Por outro lado, a PEC também oferece potenciais benefícios econômicos. Com uma jornada reduzida, pode-se esperar um aumento na produtividade, uma vez que os trabalhadores estariam menos cansados e mais motivados. Além disso, a flexibilidade nas jornadas de trabalho poderia criar um ambiente mais favorável ao surgimento de novas oportunidades de emprego, pois as empresas precisariam contratar mais trabalhadores para manter a produção. A economia local também poderia ser beneficiada pelo aumento do consumo das famílias, que passariam a ter mais tempo livre para lazer e compras.
Em uma perspectiva mais ampla, a redução da jornada de trabalho poderia promover uma transformação no mercado de trabalho, com uma ênfase maior em qualificação profissional e aumento da competitividade. A proposta poderia incentivar novos modelos de negócios e tecnologias que permitam maior eficiência na produção, compensando os custos adicionais com mão de obra.
A proposta de redução da jornada de trabalho no Brasil é uma questão complexa, que envolve tanto os direitos dos trabalhadores quanto a viabilidade econômica das empresas. Por um lado, a medida pode trazer benefícios significativos para os trabalhadores, melhorando sua qualidade de vida, saúde e motivação. Por outro, o aumento nos custos para as empresas e os riscos de desemprego e fechamento de negócios menores não podem ser ignorados.
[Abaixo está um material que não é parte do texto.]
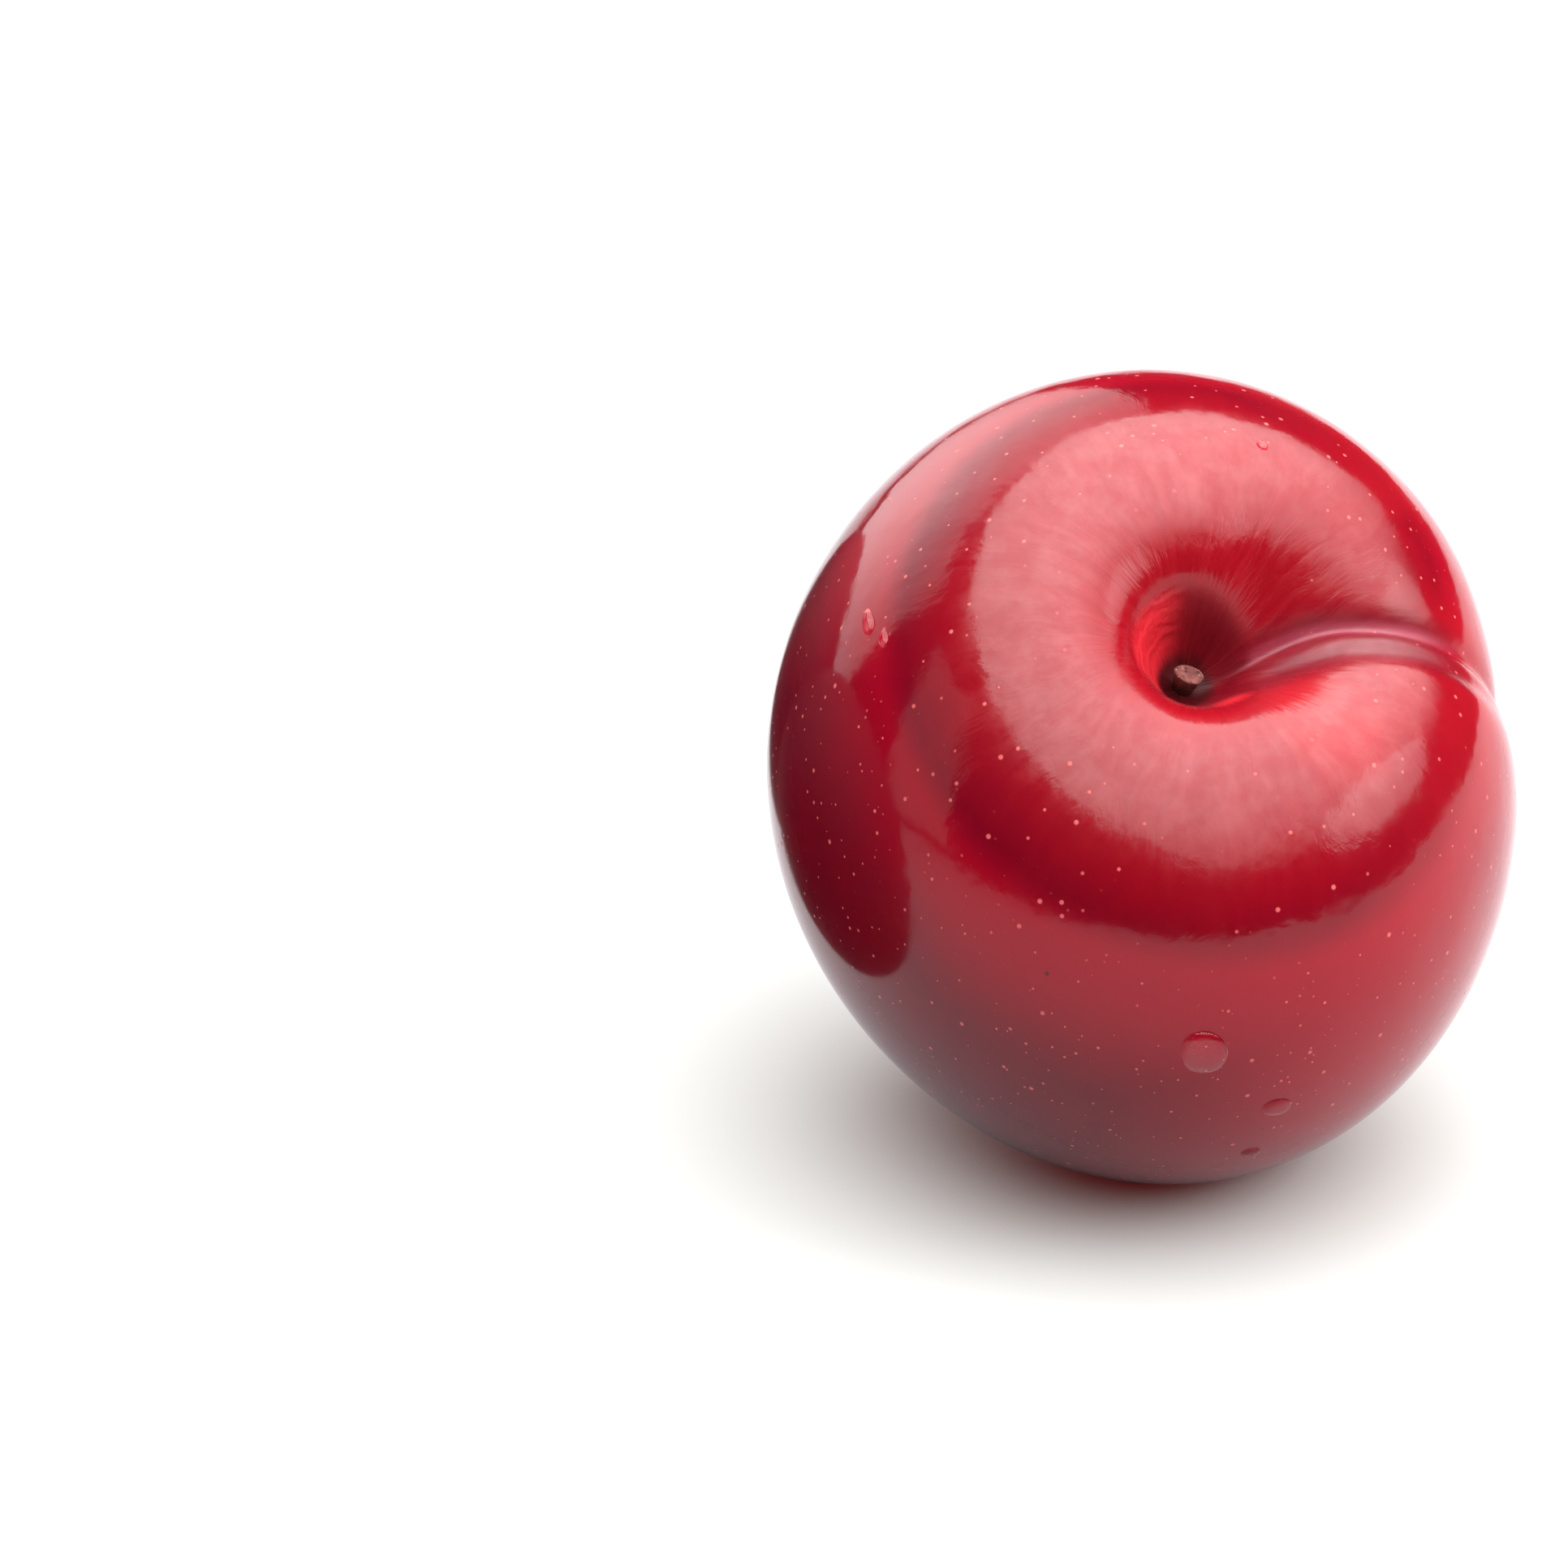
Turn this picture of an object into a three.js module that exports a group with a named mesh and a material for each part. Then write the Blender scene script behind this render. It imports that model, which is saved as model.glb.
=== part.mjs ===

A discussão sobre a PEC pelo fim da escala 6×1 precisa ser acompanhada de perto e realizada com base em estudos detalhados sobre os impactos econômicos em cada setor da economia. Caso a proposta seja aprovada, sua implementação deve ser gradual e adaptada às especificidades de cada área, para garantir que os benefícios sociais não venham a ser ofuscados por prejuízos econômicos significativos. Assim, é essencial que o debate continue, levando em consideração os interesses de todas as partes envolvidas.